Set aside the sentence imposed by the Court of Criminal Appeal of Victoria. In lieu thereof order that the appellant be sentenced to imprisonment for a term of eight years with a minimum term of six years and two months before he is eligible for parole.
Note: By reason of s.117(4) of the Sentencing Act 1991, the provisions of the Penalties and Sentences Act 1985 apply to the sentence now imposed by the Court.

Decision


MASON CJ, BRENNAN, DEANE, TOOHEY AND GAUDRON JJ On 26 July 1991, the appellant was convicted, by a jury in the Supreme Court of Victoria, of the offence of incitement to murder. The learned trial judge (Marks J) sentenced him to be imprisoned for twelve years and directed that he serve a minimum term of ten years before becoming eligible for parole. On 7 October 1991, applications by the appellant for leave to appeal against conviction and sentence were refused by the Court of Criminal Appeal of Victoria. The appellant obtained special leave to appeal to this Court from the Court of Criminal Appeal's refusal of the application for leave to appeal against
sentence. On 7 October 1992, the appeal against sentence was unanimously allowed by this Court (Mason CJ, Brennan, Dawson, Gaudron and McHugh JJ) on the ground that both the learned sentencing judge and the members of the Court of Criminal Appeal had acted on the basis of a mistaken view of the maximum penalty for the offence of incitement to murder ((1) See Dimozantos v. The Queen (1992) 174 CLR 504.). It was ordered that, in lieu of the Court of Criminal Appeal's order dismissing the appellant's application for leave to appeal against sentence, the appellant be granted leave to appeal to that court against sentence, that the appeal be allowed, that the
sentence be quashed and that the appellant be remanded in custody to be sentenced according to law.

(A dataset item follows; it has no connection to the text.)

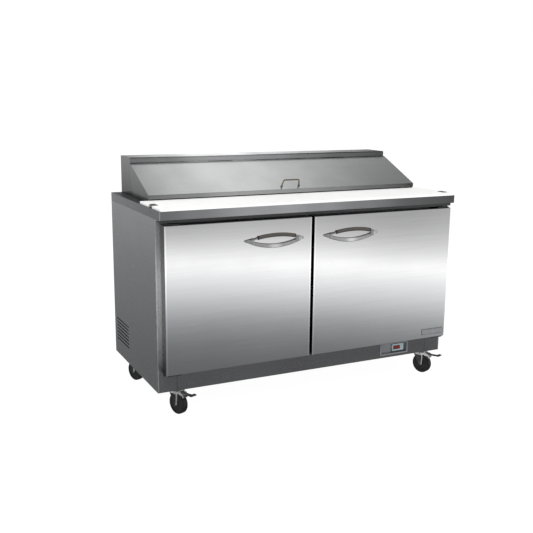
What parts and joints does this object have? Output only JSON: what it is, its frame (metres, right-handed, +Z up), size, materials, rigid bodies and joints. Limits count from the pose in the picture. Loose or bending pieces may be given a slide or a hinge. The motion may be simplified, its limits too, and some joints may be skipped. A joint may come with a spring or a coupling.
{
  "type": "sandwich prep table",
  "caption": "Two-door refrigerated sandwich prep table on casters, with a front cutting board and a row of food pans under a hinged sloping lid.",
  "frame": {"origin": "on the floor, under the middle of the whole object's outline", "axes": "+X along the worktop to the right as seen by someone at the cutting board, -Y to the front, +Z up"},
  "size_m": [1.5586, 0.821, 1.13],
  "materials": {
    "stainless_sheet": "brushed stainless sheet",
    "door_stainless": "bright brushed stainless sheet",
    "galvanised_sheet": "dull galvanised sheet",
    "dark_stainless": "brushed stainless in shade",
    "liner_aluminium": "smooth embossed aluminium",
    "foam": "rigid foam",
    "cutting_board": "white, finely textured",
    "pan_steel": "polished pressed steel",
    "zinc_fastener": "zinc plated",
    "chrome": "polished",
    "grip_plastic": "dark grey, satin",
    "bracket_black": "satin black",
    "gasket_vinyl": "matt dark grey",
    "liner_plastic": "vacuum-formed, satin",
    "wire_coating": "epoxy coated",
    "bezel_plastic": "moulded, satin",
    "controller_plastic": "moulded",
    "display_red": "dark red window",
    "button_plastic": "moulded",
    "wheel_rubber": "moulded, satin",
    "zinc_plate": "bright zinc plate",
    "pedal_black": "moulded, satin",
    "compressor_paint": "gloss black",
    "coil_fin": "plain fin stock",
    "fan_plastic": "moulded",
    "motor_metal": "bare",
    "copper_tube": "drawn tube",
    "condensate_plastic": "moulded",
    "cord_rubber": "matt black",
    "badge_plate": "plain satin plate"
  },
  "bodies": {
    "cabinet": {"base_pan": "galvanised_sheet", "left_side_panel": "stainless_sheet", "right_side_panel": "stainless_sheet", "rear_panel": "galvanised_sheet", "front_frame": "stainless_sheet", "inner_liner": "liner_aluminium", "insulation_foam": "foam", "kick_plate": "dark_stainless", "worktop": "stainless_sheet", "cutting_board": "cutting_board", "board_clips": "dark_stainless", "clip_screws": "zinc_fastener", "hood": "stainless_sheet", "pan_divider_bars": "stainless_sheet", "food_pans": "pan_steel", "door_hinge_brackets": "bracket_black", "wire_shelves": "wire_coating", "shelf_standards": "galvanised_sheet", "control_bezel": "bezel_plastic", "controller_body": "controller_plastic", "display_lens": "display_red", "caster_plates": "zinc_plate", "compressor": "compressor_paint", "condenser_coil": "coil_fin", "fan_motors": "motor_metal", "refrigerant_lines": "copper_tube", "condensate_pan": "condensate_plastic", "evaporator_coil": "coil_fin", "evaporator_cover": "liner_aluminium", "power_cord": "cord_rubber"},
    "lid": {"lid_panel": "stainless_sheet", "lid_liner": "liner_plastic", "lid_handle": "dark_stainless"},
    "left_door": {"left_door_skin": "door_stainless", "left_door_foam": "foam", "left_door_liner": "liner_plastic", "left_door_gasket": "gasket_vinyl", "left_handle_frame": "chrome", "left_handle_grip": "grip_plastic"},
    "right_door": {"right_door_skin": "door_stainless", "right_door_foam": "foam", "right_door_liner": "liner_plastic", "right_door_gasket": "gasket_vinyl", "right_handle_frame": "chrome", "right_handle_grip": "grip_plastic", "door_badge": "badge_plate"},
    "front_left_caster": {"front_left_fork": "zinc_plate"},
    "front_left_wheel": {"front_left_wheel": "wheel_rubber"},
    "front_left_brake": {"front_left_brake_pedal": "pedal_black"},
    "front_right_caster": {"front_right_fork": "zinc_plate"},
    "front_right_wheel": {"front_right_wheel": "wheel_rubber"},
    "front_right_brake": {"front_right_brake_pedal": "pedal_black"},
    "rear_left_caster": {"rear_left_fork": "zinc_plate"},
    "rear_left_wheel": {"rear_left_wheel": "wheel_rubber"},
    "rear_right_caster": {"rear_right_fork": "zinc_plate"},
    "rear_right_wheel": {"rear_right_wheel": "wheel_rubber"},
    "condenser_fan": {"condenser_fan": "fan_plastic"},
    "evaporator_fan": {"evaporator_fan": "fan_plastic"},
    "button_up": {"button_up": "button_plastic"},
    "button_down": {"button_down": "button_plastic"}
  },
  "joints": [
    {"name": "lid_hinge", "type": "hinge", "parent": "cabinet", "child": "lid", "pos_m": [0, 0.197, 1.098], "axis": [-1, 0, 0], "range_deg": [0, 116]},
    {"name": "left_door_hinge", "type": "hinge", "parent": "cabinet", "child": "left_door", "pos_m": [-0.7419, -0.3575, 0.54875], "axis": [0, 0, -1], "range_deg": [0, 110]},
    {"name": "right_door_hinge", "type": "hinge", "parent": "cabinet", "child": "right_door", "pos_m": [0.7419, -0.3575, 0.54875], "axis": [0, 0, 1], "range_deg": [0, 110]},
    {"name": "front_left_swivel", "type": "hinge", "parent": "cabinet", "child": "front_left_caster", "pos_m": [-0.682, -0.2725, 0.11], "axis": [0, 0, 1], "continuous": true},
    {"name": "front_left_wheel_spin", "type": "hinge", "parent": "front_left_caster", "child": "front_left_wheel", "pos_m": [-0.67516, -0.29129, 0.05], "axis": [0.9397, 0.342, 0], "continuous": true},
    {"name": "front_left_brake_pedal_hinge", "type": "hinge", "parent": "front_left_caster", "child": "front_left_brake", "pos_m": [-0.66763, -0.31197, 0.106], "axis": [0.9397, 0.342, 0], "range_deg": [0, 12]},
    {"name": "front_right_swivel", "type": "hinge", "parent": "cabinet", "child": "front_right_caster", "pos_m": [0.682, -0.2725, 0.11], "axis": [0, 0, 1], "continuous": true},
    {"name": "front_right_wheel_spin", "type": "hinge", "parent": "front_right_caster", "child": "front_right_wheel", "pos_m": [0.68884, -0.29129, 0.05], "axis": [0.9397, 0.342, 0], "continuous": true},
    {"name": "front_right_brake_pedal_hinge", "type": "hinge", "parent": "front_right_caster", "child": "front_right_brake", "pos_m": [0.69637, -0.31197, 0.106], "axis": [0.9397, 0.342, 0], "range_deg": [0, 12]},
    {"name": "rear_left_swivel", "type": "hinge", "parent": "cabinet", "child": "rear_left_caster", "pos_m": [-0.726, 0.2385, 0.11], "axis": [0, 0, 1], "continuous": true},
    {"name": "rear_left_wheel_spin", "type": "hinge", "parent": "rear_left_caster", "child": "rear_left_wheel", "pos_m": [-0.71916, 0.21971, 0.05], "axis": [0.9397, 0.342, 0], "continuous": true},
    {"name": "rear_right_swivel", "type": "hinge", "parent": "cabinet", "child": "rear_right_caster", "pos_m": [0.726, 0.2385, 0.11], "axis": [0, 0, 1], "continuous": true},
    {"name": "rear_right_wheel_spin", "type": "hinge", "parent": "rear_right_caster", "child": "rear_right_wheel", "pos_m": [0.73284, 0.21971, 0.05], "axis": [0.9397, 0.342, 0], "continuous": true},
    {"name": "condenser_fan_spin", "type": "hinge", "parent": "cabinet", "child": "condenser_fan", "pos_m": [-0.668, 0.2425, 0.23], "axis": [1, 0, 0], "continuous": true},
    {"name": "evaporator_fan_spin", "type": "hinge", "parent": "cabinet", "child": "evaporator_fan", "pos_m": [0, 0.2245, 0.6], "axis": [0, -1, 0], "continuous": true},
    {"name": "button_up_press", "type": "slide", "parent": "cabinet", "child": "button_up", "axis": [0, 1, 0], "range_m": [0, 0.0008]},
    {"name": "button_down_press", "type": "slide", "parent": "cabinet", "child": "button_down", "axis": [0, 1, 0], "range_m": [0, 0.0008]}
  ]
}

2. In due course, the appellant came before the Court of Criminal Appeal (Phillips CJ, Crockett and Fullagar JJ) for resentencing. On 17 December 1992, that court imposed a sentence of imprisonment for nine years with a minimum term of seven years before eligibility for parole. The present appeal to this Court, again brought by special leave, is from that sentence imposed by the Court of Criminal Appeal.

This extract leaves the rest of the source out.